Now imagine we bring up the courage and ask them. It seems that most teams are not infrastructure specialists, and would prefer to program web applications instead of orchestrating deployments. Ideally, they want to provide the platform with a code artefact and receive a fully hosted and scalable web application back.

It hardly matters which technology you pick here, as the solution is found by meeting the platform users with the right level of abstraction. Instead of exposing a Kubernetes cluster, the platform is much more likely to succeed if developers receive an API to deploy new applications. Whether or not those applications run on a centrally managed cluster is irrelevant to the developer.

Is abstracting everything away always the best approach? Hardly, some platforms are fairly complex, just look at AWS. But the example here was chosen intentionally: in many cases such a simple process is the experience developers wish for.
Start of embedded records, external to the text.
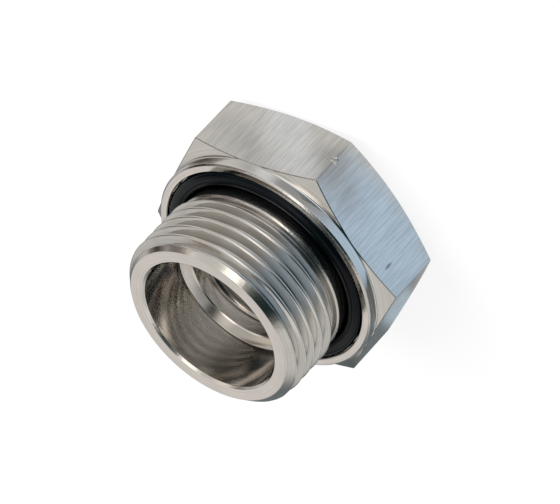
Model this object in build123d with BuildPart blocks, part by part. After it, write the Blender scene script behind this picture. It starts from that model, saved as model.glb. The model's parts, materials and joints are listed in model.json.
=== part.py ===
"""Hexagon reducing coupling: male G1 pipe thread, female G1/2 pipe thread, captive O-ring.

Millimetres. The origin is the centre of the hexagon's rear face, where the smaller pipe
screws in. +Z is the axis of both threads and points to the male end. The coupling stands
on its rear face. One corner of the hexagon lies on +X.

Heights add up from the rear face. Radii add up outwards from the male thread's core: the
land, the ring around it, the recess around the ring, the collar's rim, the flats.
"""
import math
import os

from build123d import *

os.makedirs("parts", exist_ok=True)

# Heights along the axis, one after the other from the rear face
hexagon_height = 12.49
collar_height = 2.11
land_height = 2.3
relief_width = 1.76
thread_length = 11.34

# Threads: parallel pipe threads with 55 degree flanks, right-hand
thread_flank_angle = 27.5
depth_per_pitch = 0.640327
crest_flats_per_pitch = 6
male_major_d = 33.249
male_pitch = 2.309
female_major_d = 20.955
female_pitch = 1.814

# Ends of the male thread
relief_undercut = 0.25
lead_in_undercut = 0.15
lead_in_angle = 45.0
# depth below the land's end at which the ridge's middle first crosses the XZ plane
ridge_start_drop = 0.804
ridge_sink = 0.2
trim_allowance = 0.8

# Land, O-ring, recess and collar
land_step = 0.854
land_bevel = 0.25
ring_section_d = 2.65
ring_land_clearance = 0.05
ring_recess_clearance = 0.2
recess_depth = 2.1
recess_edge_break = 0.15
collar_rim = 1.5
collar_bevel = 0.3
collar_root_fillet = 0.5

# Hexagon, turned down to a cone at each end
flat_standout = 0.1
corner_rounding = 0.3
hexagon_chamfer_angle = 20.0
rear_face_inset = 1.0
blank_allowance = 0.8

# Passage: female thread, its relief and the shoulder, counted from the rear face
female_thread_depth = 16.65
inner_relief_length = 3.05
shoulder_height = 0.7
inner_relief_clearance = 0.12
inner_relief_bevel = 0.2
entry_margin = 0.32
tail_wall = 2.65
male_bore_bevel = 0.4

# Heights that follow
collar_root_z = hexagon_height
collar_face_z = collar_root_z + collar_height
recess_floor_z = collar_face_z - recess_depth
land_end_z = collar_face_z + land_height
thread_start_z = land_end_z + relief_width
total_length = thread_start_z + thread_length
inner_relief_end_z = female_thread_depth
shoulder_end_z = inner_relief_end_z + inner_relief_length
male_bore_end_z = shoulder_end_z + shoulder_height

# Radii that follow
flank_rise = math.tan(math.radians(thread_flank_angle))
lead_in_rise = math.tan(math.radians(lead_in_angle))
cone_rise = math.tan(math.radians(hexagon_chamfer_angle))
major_r = male_major_d / 2
core_r = major_r - depth_per_pitch * male_pitch
relief_r = core_r - relief_undercut
lead_in_r = core_r - lead_in_undercut
bore_r = core_r - tail_wall
land_r = core_r + land_step
ring_r = ring_section_d / 2
ring_path_r = land_r + ring_land_clearance + ring_r
recess_r = ring_path_r + ring_r + ring_recess_clearance
collar_r = recess_r + collar_rim
apothem = collar_r + flat_standout
rear_face_r = apothem - rear_face_inset
blank_r = apothem / math.cos(math.radians(30)) + blank_allowance
minor_r = female_major_d / 2 - depth_per_pitch * female_pitch
inner_relief_r = female_major_d / 2 + inner_relief_clearance
entry_r = female_major_d / 2 + entry_margin

# Outline of the turned blank as (radius, height), anticlockwise from the rear face
outside = [
    (entry_r, 0),
    (rear_face_r, 0),
    (blank_r, (blank_r - rear_face_r) * cone_rise),
    (blank_r, collar_root_z - (blank_r - collar_r) * cone_rise),
    (collar_r, collar_root_z),
    (collar_r, collar_face_z - collar_bevel),
    (collar_r - collar_bevel, collar_face_z),
    (recess_r + recess_edge_break, collar_face_z),
    (recess_r, collar_face_z - recess_edge_break),
    (recess_r, recess_floor_z),
    (land_r, recess_floor_z),
    (land_r, land_end_z - land_bevel),
    (land_r - land_bevel, land_end_z),
    (core_r, land_end_z),
    (core_r, total_length),
]
# The female thread's wall stands at its minor diameter; the entry is a 45 degree cone
passage = [
    (bore_r + male_bore_bevel, total_length),
    (bore_r, total_length - male_bore_bevel),
    (bore_r, male_bore_end_z),
    (inner_relief_r + inner_relief_bevel, shoulder_end_z),
    (inner_relief_r, shoulder_end_z - inner_relief_bevel),
    (inner_relief_r, inner_relief_end_z),
    (minor_r, inner_relief_end_z),
    (minor_r, entry_r - minor_r),
]

# The male thread's ridge, wound past both ends of the thread and squared off there
ridge_base = core_r - ridge_sink
half_crest = male_pitch / crest_flats_per_pitch / 2
half_base = half_crest + (major_r - ridge_base) * flank_rise
trim_r = major_r + trim_allowance
ridge_start_z = land_end_z - ridge_start_drop
ridge_turns = math.ceil((total_length + half_base - ridge_start_z) / male_pitch)
relief_floor_width = relief_width - (major_r - relief_r) * flank_rise
ridge_low_z = land_end_z + relief_floor_width / 2
ridge_high_z = total_length - (core_r - lead_in_r) / lead_in_rise / 2

with BuildPart() as thread_ridge:
    with BuildLine() as winding:
        Helix(
            pitch=male_pitch,
            height=ridge_turns * male_pitch,
            radius=core_r,
            center=(0, 0, ridge_start_z),
        )
    with BuildSketch(Plane.XZ) as ridge_section:
        with BuildLine():
            Polyline(
                (ridge_base, ridge_start_z - half_base),
                (major_r, ridge_start_z - half_crest),
                (major_r, ridge_start_z + half_crest),
                (ridge_base, ridge_start_z + half_base),
                close=True,
            )
        make_face()
    sweep(sections=ridge_section.sketch, path=winding.line, is_frenet=True)
    with Locations((0, 0, ridge_low_z)):
        Cylinder(
            radius=trim_r,
            height=ridge_high_z - ridge_low_z,
            align=(Align.CENTER, Align.CENTER, Align.MIN),
            mode=Mode.INTERSECT,
        )

# Turned body: blank, hexagon flats, thread ridge, then the two cuts that end the thread
with BuildPart() as reducer_body:
    with BuildSketch(Plane.XZ) as half_section:
        with BuildLine():
            Polyline(*outside, *passage, close=True)
        make_face()
        collar_corner = half_section.vertices().sort_by_distance((collar_r, collar_root_z, 0))[0]
        fillet(collar_corner, radius=collar_root_fillet)
    revolve(axis=Axis.Z)
    with BuildSketch() as hexagon:
        RegularPolygon(radius=apothem, side_count=6, major_radius=False)
        fillet(hexagon.vertices(), radius=corner_rounding)
    extrude(amount=total_length, mode=Mode.INTERSECT)
    add(thread_ridge.part)
    with BuildSketch(Plane.XZ) as relief_groove:
        with BuildLine():
            Polyline(
                (relief_r, land_end_z),
                (trim_r, land_end_z),
                (trim_r, thread_start_z + (trim_r - major_r) * flank_rise),
                (relief_r, land_end_z + relief_floor_width),
                close=True,
            )
        make_face()
    revolve(axis=Axis.Z, mode=Mode.SUBTRACT)
    with BuildSketch(Plane.XZ) as lead_in:
        with BuildLine():
            Polyline(
                (lead_in_r, total_length),
                (trim_r, total_length - (trim_r - lead_in_r) * lead_in_rise),
                (trim_r, total_length),
                close=True,
            )
        make_face()
    revolve(axis=Axis.Z, mode=Mode.SUBTRACT)
reducer_body.part.label = "reducer_body"
export_step(reducer_body.part, "parts/reducer_body.step")

# Round-section rubber ring, unloaded on the recess floor
with BuildPart() as o_ring:
    with BuildSketch(Plane.XZ):
        with Locations((ring_path_r, recess_floor_z + ring_r)):
            Circle(radius=ring_r)
    revolve(axis=Axis.Z)
o_ring.part.label = "o_ring"
export_step(o_ring.part, "parts/o_ring.step")
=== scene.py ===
# %% [markdown]
# # A nickel-plated reducing coupling
#
# The real object is turned from one bar of brass: a hexagon for the spanner, a round collar
# in front of it with a rubber ring let into its face, and a male pipe thread. A smaller
# female thread is cut into it from behind. The bright metal is a thin coat of nickel.
#
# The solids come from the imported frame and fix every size. This file gives them their
# finished surfaces, their two materials, the studio and the camera. All sizes below are in
# millimetres and become metres when a mesh is made.

# %% Load the fixed frame
import json
import math

import bpy
import numpy as np
from mathutils import Matrix, Vector

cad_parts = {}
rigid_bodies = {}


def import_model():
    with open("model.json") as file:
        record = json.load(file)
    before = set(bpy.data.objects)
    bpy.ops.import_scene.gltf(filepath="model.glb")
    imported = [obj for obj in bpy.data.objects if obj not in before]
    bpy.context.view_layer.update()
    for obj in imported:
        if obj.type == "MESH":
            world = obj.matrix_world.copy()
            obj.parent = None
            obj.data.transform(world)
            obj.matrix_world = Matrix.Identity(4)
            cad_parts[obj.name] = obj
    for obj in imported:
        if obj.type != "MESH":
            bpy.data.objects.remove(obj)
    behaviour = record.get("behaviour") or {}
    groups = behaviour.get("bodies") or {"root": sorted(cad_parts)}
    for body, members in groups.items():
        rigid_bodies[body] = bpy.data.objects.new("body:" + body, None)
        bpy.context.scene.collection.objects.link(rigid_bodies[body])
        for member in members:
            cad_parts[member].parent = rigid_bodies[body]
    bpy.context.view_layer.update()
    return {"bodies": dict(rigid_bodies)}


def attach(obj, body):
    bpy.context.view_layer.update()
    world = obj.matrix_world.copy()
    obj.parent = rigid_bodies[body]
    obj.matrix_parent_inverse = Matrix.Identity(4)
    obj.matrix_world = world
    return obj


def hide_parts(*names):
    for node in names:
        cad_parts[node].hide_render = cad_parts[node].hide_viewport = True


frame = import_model()
MM = 0.001

# %% [markdown]
# ## Sizes of the coupling
#
# These repeat the solids' driving sizes, so that the finished surface lies on the solid.
# Heights add up from the rear face, and radii add up from the male thread's core outwards,
# in the order in which the parts stand around each other.

# %% Heights along the axis
HEXAGON_TOP = 12.49
COLLAR_FACE = HEXAGON_TOP + 2.11
RECESS_FLOOR = COLLAR_FACE - 2.1
LAND_END = COLLAR_FACE + 2.3
THREAD_START = LAND_END + 1.76
MALE_END = THREAD_START + 11.34
FEMALE_THREAD_END = 16.65
SHOULDER_FOOT = FEMALE_THREAD_END + 3.05
SHOULDER_TOP = SHOULDER_FOOT + 0.7
print("height:", round(MALE_END, 3), "mm; collar face at", round(COLLAR_FACE, 3))

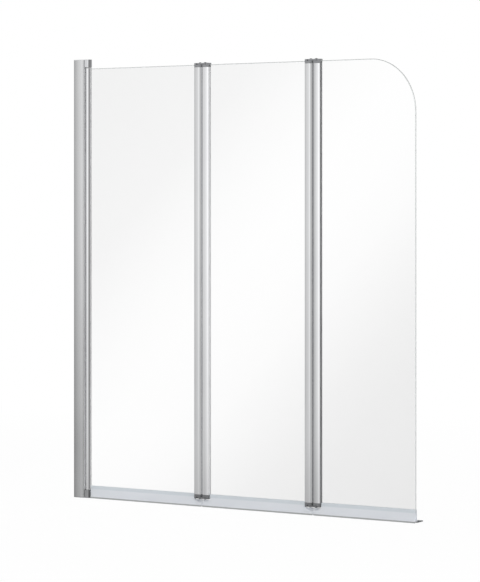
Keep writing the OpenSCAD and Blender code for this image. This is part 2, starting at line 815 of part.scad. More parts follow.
wall_channel();
channel_cap_top();
channel_cap_bottom();
inner_channel();
adjuster_screws();
adjuster_covers();
pivot_strip();
bearing_block_top();
bearing_block_bottom();
block_screws();
block_bush_top();
block_bush_bottom();
pivot_tube();
pivot_plug_top();
pivot_plug_bottom();
pivot_gasket();
glass_inner();
hinge_1_left_leaf();
hinge_1_left_gasket();
hinge_1_left_caps();
hinge_1_left_bushes();
bottom_seal_inner();
hinge_1_link_top();
hinge_1_link_bottom();
hinge_1_pins();
hinge_1_right_leaf();
hinge_1_right_gasket();
hinge_1_right_caps();
hinge_1_right_bushes();
glass_middle();
hinge_2_left_leaf();
hinge_2_left_gasket();
hinge_2_left_caps();
hinge_2_left_bushes();
bottom_seal_middle();
hinge_2_link_top();
hinge_2_link_bottom();
hinge_2_pins();
hinge_2_right_leaf();
hinge_2_right_gasket();
hinge_2_right_caps();
hinge_2_right_bushes();
glass_outer();
bottom_seal_outer();
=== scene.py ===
"""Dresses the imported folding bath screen: bright metal profiles, glass panes, seals and hinges.

Lengths are written in millimetres and multiplied by MM, so every mesh is in metres in the
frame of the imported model: X along the open screen, +Y the bath side, Z = 0 the bath rim. PAST is
how far a tool reaches past the piece that it cuts.
"""

import logging
import math
from dataclasses import dataclass, field
from enum import Enum

import bmesh
import bpy
import numpy as np
import numpy.typing as npt
from mathutils import Matrix, Vector
from mathutils.geometry import tessellate_polygon


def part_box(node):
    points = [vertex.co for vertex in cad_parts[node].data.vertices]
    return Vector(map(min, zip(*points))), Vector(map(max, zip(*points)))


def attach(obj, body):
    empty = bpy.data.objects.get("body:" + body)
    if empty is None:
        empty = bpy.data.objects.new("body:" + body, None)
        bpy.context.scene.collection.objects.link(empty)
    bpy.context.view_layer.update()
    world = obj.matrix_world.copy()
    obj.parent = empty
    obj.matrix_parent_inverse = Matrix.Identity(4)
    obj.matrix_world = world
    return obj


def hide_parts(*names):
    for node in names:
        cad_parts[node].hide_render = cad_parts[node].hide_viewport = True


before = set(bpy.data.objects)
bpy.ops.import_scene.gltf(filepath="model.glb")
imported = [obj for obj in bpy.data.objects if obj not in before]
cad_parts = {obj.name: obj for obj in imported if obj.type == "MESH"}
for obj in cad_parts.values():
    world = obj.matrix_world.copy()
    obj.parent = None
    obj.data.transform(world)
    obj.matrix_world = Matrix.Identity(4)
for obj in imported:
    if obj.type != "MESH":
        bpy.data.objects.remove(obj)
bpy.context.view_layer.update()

Array = npt.NDArray[np.float64]
Socket = bpy.types.NodeSocket
Material = bpy.types.Material
Piece = bpy.types.Object
Pair = tuple[float, float]
Triple = tuple[float, float, float]
Stops = tuple[Pair, ...]
Feed = Socket | tuple[float, ...] | float

MM = 0.001
SMOOTH_ANGLE = math.radians(32)
TINY = 1e-9
SHARPEST = 0.3
PAST = 1.0
NOISE_MIDDLE = (0.3, 0.7)
WHITE = (1.0, 1.0, 1.0, 1.0)
LOG = logging.getLogger("bath_screen")


# ---- outlines ----------------------------------------------------------------------


class Run(Enum):
    """The axis that a section is carried along; the value says which axes u, v and w are."""

    ALONG_X = (1, 2, 0)
    ALONG_Y = (2, 0, 1)
    ALONG_Z = (0, 1, 2)


class Side(Enum):
    """Side of a hinge on which a leaf lies, as the sign of its direction along X."""

    LEFT = -1
    RIGHT = 1


class End(Enum):
    """End of a profile: upper or lower."""

    TOP = 1
    BOTTOM = -1


@dataclass(frozen=True)
class Hole:
    """An opening in a section, from depth low to depth high along the run.

    A hole that stops inside the piece gets a flat floor there.
    """

    outline: Array
    low: float
    high: float


def arc(centre: Pair, radius: float, start: float, end: float, steps: int) -> Array:
    """Points of a circular arc: centre + radius (cos a, sin a), a running evenly in degrees.

    Args:
        centre: Middle of the circle.
        radius: Its radius.
        start: Angle of the first point, in degrees.
        end: Angle of the last point, in degrees.
        steps: Number of chords.

    Returns:
        An array of steps + 1 points.
    """
    angle = np.radians(np.linspace(start, end, steps + 1))
    return np.array(centre) + radius * np.stack([np.cos(angle), np.sin(angle)], axis=1)


def ring(centre: Pair, radius: float, steps: int = 48) -> Array:
    """A whole circle as a closed outline, counter-clockwise."""
    return arc(centre, radius, 0, 360, steps)[:-1]


def rounded(corners: list[Triple], steps: int = 5) -> Array:
    """A polygon whose corners are arcs.

    At each corner the arc touches both sides at distance r tan(turn / 2) from the corner; its
    points are the corner's tangent points joined by a turn of the first side's direction.

    Args:
        corners: Corner points with the radius of each, in order.
        steps: Chords in each arc.

    Returns:
        The closed outline, without a repeated last point.
    """
    points = np.array([c[:2] for c in corners], float)
    parts: list[Array] = []
    for i, (x, y, radius) in enumerate(corners):
        before = points[i] - points[i - 1]
        after = points[(i + 1) % len(points)] - points[i]
        before, after = before / np.linalg.norm(before), after / np.linalg.norm(after)
        turn = math.atan2(before[0] * after[1] - before[1] * after[0], float(before @ after))
        if radius <= 0:
            parts.append(np.array([[x, y]]))
            continue
        start = points[i] - before * radius * math.tan(abs(turn) / 2)
        side = math.copysign(1.0, turn)
        centre = start + side * radius * np.array([-before[1], before[0]])
        angle = np.linspace(0, turn, steps + 1)[:, None]
        arm = start - centre
        turned = np.hstack([arm[0] * np.cos(angle) - arm[1] * np.sin(angle),
                            arm[0] * np.sin(angle) + arm[1] * np.cos(angle)])
        parts.append(centre + turned)
    return np.vstack(parts)


def inward(outline: Array) -> Array:
    """How each point of a counter-clockwise outline moves when the outline shrinks by one unit.

    The move is (n1 + n2) / (1 + n1 . n2), n1 and n2 being the inward normals of its two sides. The
    divisor isn't taken below SHARPEST, which keeps the move short at very sharp corners.
    """
    forward = np.roll(outline, -1, axis=0) - outline
    forward /= np.maximum(np.linalg.norm(forward, axis=1, keepdims=True), TINY)
    after = np.stack([-forward[:, 1], forward[:, 0]], axis=1)
    before = np.roll(after, 1, axis=0)
    return (after + before) / np.maximum(1 + np.sum(after * before, axis=1, keepdims=True), SHARPEST)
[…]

And when it is not, working backwards will allow you to figure out what is.

How to stimulate great platforms

Why do many internal platforms fail to be developer-centric? Much of it is due to the monopolistic position platforms enjoy within the company: if there is only one mandated option, then no incentives exist to rigorously pursue a better experience. It is here that organizations can make a disproportionate difference to their success by applying a few principles:

  • Do not mandate a solution. If it truly solves a problem, it will find an audience.
  • Stimulate competition between platforms and accept that platforms can co-exist.
  • Measure platform success by how well it empowers developers to do more.

Tying everything together can be more art than science, but hopefully this short perspective will assist you on your own journey towards building great platforms.